Anderson transition at 2 dimensional growth rate on antitrees and spectral theory for operators with one propagating channel

Abstract

We show that the Anderson model has a transition from localization to delocalization at exactly 2 dimensional growth rate on antitrees with normalized edge weights which are certain discrete graphs. The kinetic part has a one-dimensional structure allowing a description through transfer matrices which involve some Schur complement. For such operators we introduce the notion of having one propagating channel and extend theorems from the theory of one-dimensional Jacobi operators that relate the behavior of transfer matrices with the spectrum. These theorems are then applied to the considered model. In essence, in a certain energy region the kinetic part averages the random potentials along shells and the transfer matrices behave similar as for a one-dimensional operator with random potential of decaying variance.
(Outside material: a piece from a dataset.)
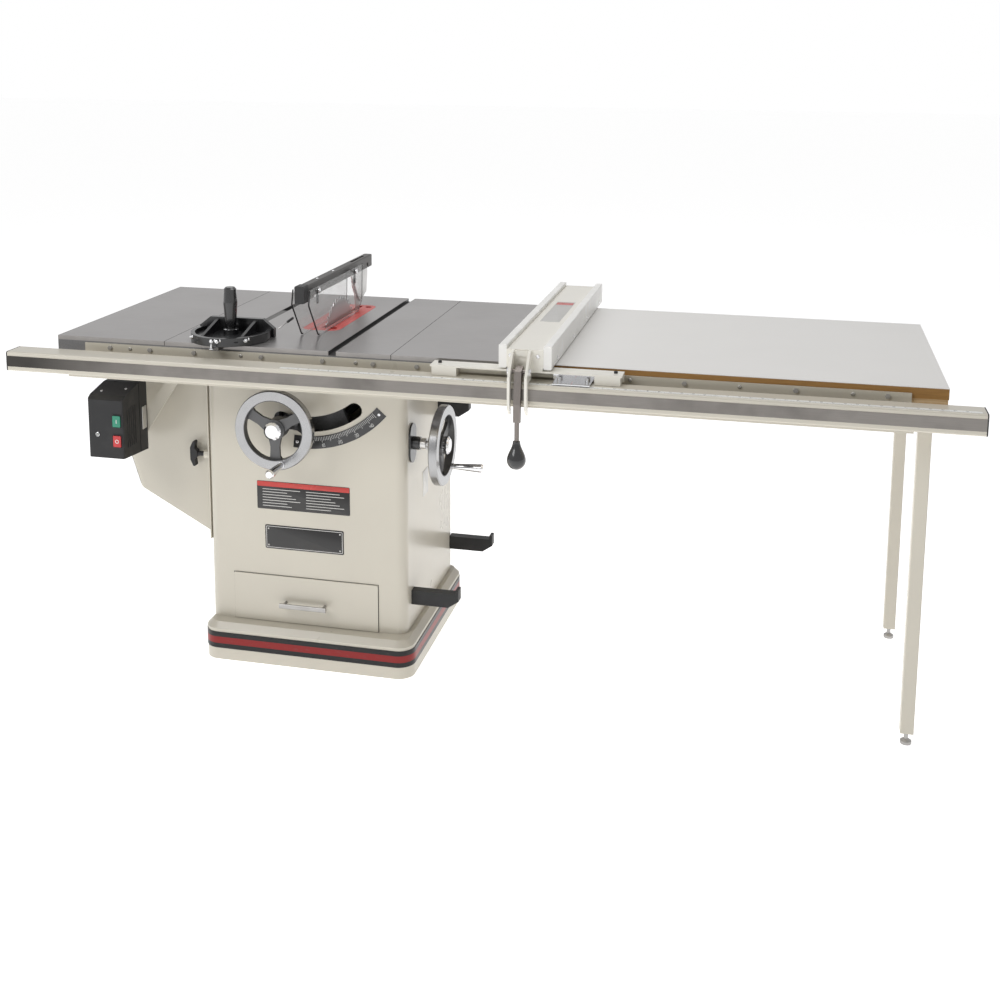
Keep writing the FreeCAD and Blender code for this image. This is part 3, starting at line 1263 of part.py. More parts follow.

At d dimensional growth for d>2 this effective decay is strong enough to obtain absolutely continuous spectrum, whereas for some uniform d dimensional growth with d<2 one has pure point spectrum in this energy region. At exactly uniform 2 dimensional growth also some singular continuous spectrum appears, at least at small disorder. As a corollary we also obtain a change from singular spectrum (d≤ 2) to absolutely continuous spectrum (d≥ 3) for random operators of the type Pr d Pr+λ V on Zd, where Pr is an orthogonal radial projection, d the discrete adjacency operator (Laplacian) on Zd and λ V a random potential.